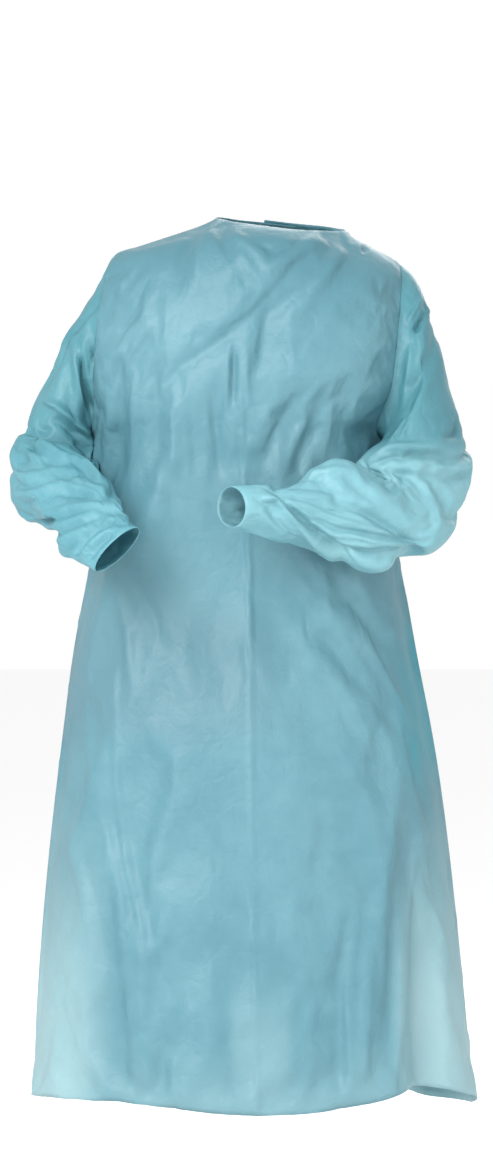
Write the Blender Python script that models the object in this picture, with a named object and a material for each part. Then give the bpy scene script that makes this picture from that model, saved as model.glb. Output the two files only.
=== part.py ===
# A procedure gown of thin film, worn and hollow: a front, two back panels that lap
# at the centre back, and two set-in sleeves bent at the elbow.
# +X is the wearer's left, the front faces -Y, and the origin lies between the
# shoulders, where the gown hangs. Left and right are the wearer's own.

import math
from collections import namedtuple

import bmesh
import bpy
import numpy as np

MM = 0.001

# ---- driving dimensions, in millimetres ----

WALL = 1.2                # thickness of the cloth wall
SEAM_GAP = 0.3            # clear gap between two pieces at a seam
SHARPEST_MITRE = 0.2      # sine of half the sharpest angle at which two walls meet
LAP_LIFT = 2.0            # how far each back panel leaves the middle of the lap
LAP_REACH = 0.08          # share of the back that each panel runs past the centre
LAP_FADE = 0.10           # share of the back over which the lift fades out

SHOULDER_COLUMNS = 6      # grid columns along each shoulder seam
NECK_COLUMNS = 14         # columns along the front of the neck opening
BACK_NECK_COLUMNS = 8     # columns from a neck point to the back panel's free edge
ARM_ROWS = 10             # rows from the shoulder to the underarm
SKIRT_ROWS = 15           # rows from the underarm to the hem
SLEEVE_RINGS = 20         # rings from the armhole to the wrist
EVEN_RING = 8             # the first ring whose points stand evenly round it
SAMPLES = 240             # points of a section's outline before it is divided evenly

NECK_CENTRE = (29.0, 0.0)         # middle of the neck opening, seen from above
NECK_HALF_WIDTH = 81.5
NECK_FRONT = 65.0                 # how far the neck opening reaches forward
NECK_BACK = 60.0                  # and backward
NECK_RIGHT_LEVEL = 3.0            # height of the neck point on the wearer's right
NECK_LEFT_LEVEL = -16.5
NECK_FRONT_DIP = 9.0
NECK_BACK_RISE = 11.0
SHOULDER_SAG = 4.0                # the right shoulder seam hangs a little between its ends

UNDERARM_LEVEL = -280.0
SQUARENESS = 0.83                 # 1 gives an ellipse, less gives a boxier section
SHOULDER_ROUNDING = 0.62          # how fast the cloth leaves the shoulder seam
SHOULDER_REACH = 0.90             # share of the armhole over which it rounds over
COLUMN_SPREAD = 1.6               # how fast the columns leave the spacing of the top edge

SEAM_FADE = 0.12                  # share of the front over which wide folds end at its seams
FOLD_ENDS = 3                     # how late a wide fold fades towards its ends
DRAPE_TOP_WIDTH = 0.7             # a long fold's width at its top, as a share of its hem's

CREASE_ANGLE = math.radians(50)   # a corner sharper than this is shaded as an edge
FILM_ROUGHNESS = 0.42
FRONT_COLOUR = (0.20, 0.50, 0.56)
BACK_RIGHT_COLOUR = (0.19, 0.48, 0.54)
BACK_LEFT_COLOUR = (0.21, 0.52, 0.58)
SLEEVE_COLOUR = (0.24, 0.62, 0.70)

# An armhole: its top, its underarm point, and how far its two halves swell sideways
# and reach forward and back from the line between them.
Armhole = namedtuple("Armhole", "tip underarm front_swell front_reach back_swell back_reach")
RIGHT_ARMHOLE = Armhole((-178, 0, -38), (-195, 20, UNDERARM_LEVEL), -17, 60, -8, 52)
LEFT_ARMHOLE = Armhole((178, 0, -51), (152, -20, UNDERARM_LEVEL), 5, 56, 14, 60)

# The torso and skirt, by level: where the side seams lie from the front and in depth,
# and how far the front and the back stand out.
Section = namedtuple("Section", "level right left right_y left_y front back")
TORSO = [
    Section(UNDERARM_LEVEL, -195, 152, 20, -20, -135, 125),
    Section(-305, -200, 162, 18, -18, -133, 125),
    Section(-345, -200, 165, 15, -14, -131, 124),
    Section(-400, -207, 170, 10, -8, -128, 123),
    Section(-450, -216, 184, 5, 0, -129, 125),
    Section(-535, -233, 199, 0, 8, -138, 137),
    Section(-640, -246, 219, 0, 12, -151, 154),
    Section(-745, -259, 236, 0, 15, -163, 168),
    Section(-880, -272, 252, 0, 18, -175, 182),
    Section(-1010, -281, 265, 0, 20, -185, 192),
    Section(-1130, -284, 275, 0, 22, -191, 199),
]

# The hem's level round the gown: around runs 0 to 1 over the front, from the wearer's
# right seam to the left one, and 1 to 2 over the back to the right seam again.
Hem = namedtuple("Hem", "around level")
HEM = [
    Hem(0.00, -1107),
    Hem(0.15, -1094),
    Hem(0.32, -1092),
    Hem(0.45, -1102),
    Hem(0.58, -1100),
    Hem(0.70, -1088),
    Hem(0.78, -1076),
    Hem(0.90, -1100),
    Hem(1.00, -1121),
    Hem(1.30, -1124),
    Hem(1.70, -1120),
    Hem(2.00, -1107),
]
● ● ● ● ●
> _JOB_:
Extract the full listing above without altering anything.

> _RESULT OF THIS TASK_:
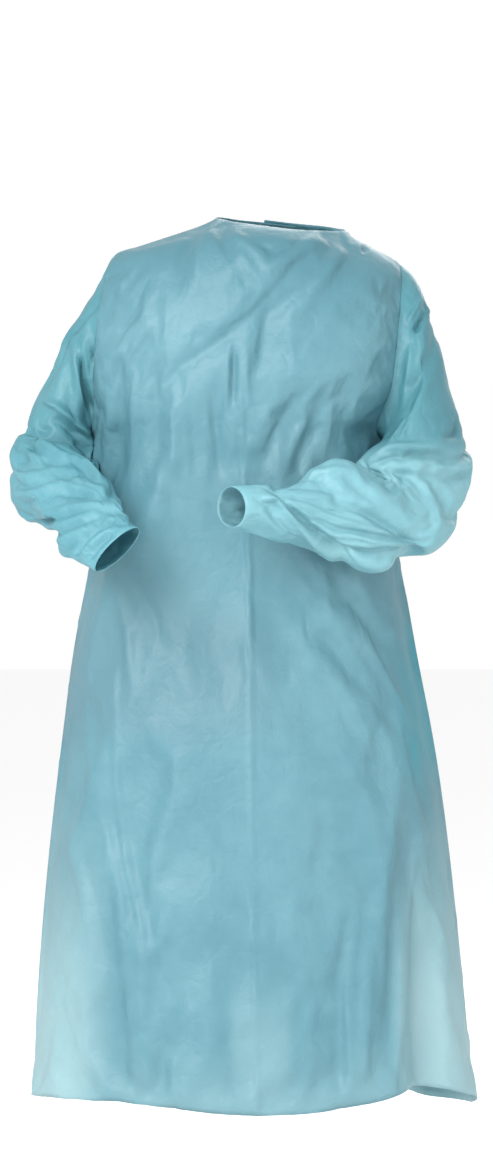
Write the Blender Python script that models the object in this picture, with a named object and a material for each part. Then give the bpy scene script that makes this picture from that model, saved as model.glb. Output the two files only.
=== part.py ===
# A procedure gown of thin film, worn and hollow: a front, two back panels that lap
# at the centre back, and two set-in sleeves bent at the elbow.
# +X is the wearer's left, the front faces -Y, and the origin lies between the
# shoulders, where the gown hangs. Left and right are the wearer's own.

import math
from collections import namedtuple

import bmesh
import bpy
import numpy as np

MM = 0.001

# ---- driving dimensions, in millimetres ----

WALL = 1.2                # thickness of the cloth wall
SEAM_GAP = 0.3            # clear gap between two pieces at a seam
SHARPEST_MITRE = 0.2      # sine of half the sharpest angle at which two walls meet
LAP_LIFT = 2.0            # how far each back panel leaves the middle of the lap
LAP_REACH = 0.08          # share of the back that each panel runs past the centre
LAP_FADE = 0.10           # share of the back over which the lift fades out

SHOULDER_COLUMNS = 6      # grid columns along each shoulder seam
NECK_COLUMNS = 14         # columns along the front of the neck opening
BACK_NECK_COLUMNS = 8     # columns from a neck point to the back panel's free edge
ARM_ROWS = 10             # rows from the shoulder to the underarm
SKIRT_ROWS = 15           # rows from the underarm to the hem
SLEEVE_RINGS = 20         # rings from the armhole to the wrist
EVEN_RING = 8             # the first ring whose points stand evenly round it
SAMPLES = 240             # points of a section's outline before it is divided evenly

NECK_CENTRE = (29.0, 0.0)         # middle of the neck opening, seen from above
NECK_HALF_WIDTH = 81.5
NECK_FRONT = 65.0                 # how far the neck opening reaches forward
NECK_BACK = 60.0                  # and backward
NECK_RIGHT_LEVEL = 3.0            # height of the neck point on the wearer's right
NECK_LEFT_LEVEL = -16.5
NECK_FRONT_DIP = 9.0
NECK_BACK_RISE = 11.0
SHOULDER_SAG = 4.0                # the right shoulder seam hangs a little between its ends

UNDERARM_LEVEL = -280.0
SQUARENESS = 0.83                 # 1 gives an ellipse, less gives a boxier section
SHOULDER_ROUNDING = 0.62          # how fast the cloth leaves the shoulder seam
SHOULDER_REACH = 0.90             # share of the armhole over which it rounds over
COLUMN_SPREAD = 1.6               # how fast the columns leave the spacing of the top edge

SEAM_FADE = 0.12                  # share of the front over which wide folds end at its seams
FOLD_ENDS = 3                     # how late a wide fold fades towards its ends
DRAPE_TOP_WIDTH = 0.7             # a long fold's width at its top, as a share of its hem's

CREASE_ANGLE = math.radians(50)   # a corner sharper than this is shaded as an edge
FILM_ROUGHNESS = 0.42
FRONT_COLOUR = (0.20, 0.50, 0.56)
BACK_RIGHT_COLOUR = (0.19, 0.48, 0.54)
BACK_LEFT_COLOUR = (0.21, 0.52, 0.58)
SLEEVE_COLOUR = (0.24, 0.62, 0.70)

# An armhole: its top, its underarm point, and how far its two halves swell sideways
# and reach forward and back from the line between them.
Armhole = namedtuple("Armhole", "tip underarm front_swell front_reach back_swell back_reach")
RIGHT_ARMHOLE = Armhole((-178, 0, -38), (-195, 20, UNDERARM_LEVEL), -17, 60, -8, 52)
LEFT_ARMHOLE = Armhole((178, 0, -51), (152, -20, UNDERARM_LEVEL), 5, 56, 14, 60)

# The torso and skirt, by level: where the side seams lie from the front and in depth,
# and how far the front and the back stand out.
Section = namedtuple("Section", "level right left right_y left_y front back")
TORSO = [
    Section(UNDERARM_LEVEL, -195, 152, 20, -20, -135, 125),
    Section(-305, -200, 162, 18, -18, -133, 125),
    Section(-345, -200, 165, 15, -14, -131, 124),
    Section(-400, -207, 170, 10, -8, -128, 123),
    Section(-450, -216, 184, 5, 0, -129, 125),
    Section(-535, -233, 199, 0, 8, -138, 137),
    Section(-640, -246, 219, 0, 12, -151, 154),
    Section(-745, -259, 236, 0, 15, -163, 168),
    Section(-880, -272, 252, 0, 18, -175, 182),
    Section(-1010, -281, 265, 0, 20, -185, 192),
    Section(-1130, -284, 275, 0, 22, -191, 199),
]

# The hem's level round the gown: around runs 0 to 1 over the front, from the wearer's
# right seam to the left one, and 1 to 2 over the back to the right seam again.
Hem = namedtuple("Hem", "around level")
HEM = [
    Hem(0.00, -1107),
    Hem(0.15, -1094),
    Hem(0.32, -1092),
    Hem(0.45, -1102),
    Hem(0.58, -1100),
    Hem(0.70, -1088),
    Hem(0.78, -1076),
    Hem(0.90, -1100),
    Hem(1.00, -1121),
    Hem(1.30, -1124),
    Hem(1.70, -1120),
    Hem(2.00, -1107),
]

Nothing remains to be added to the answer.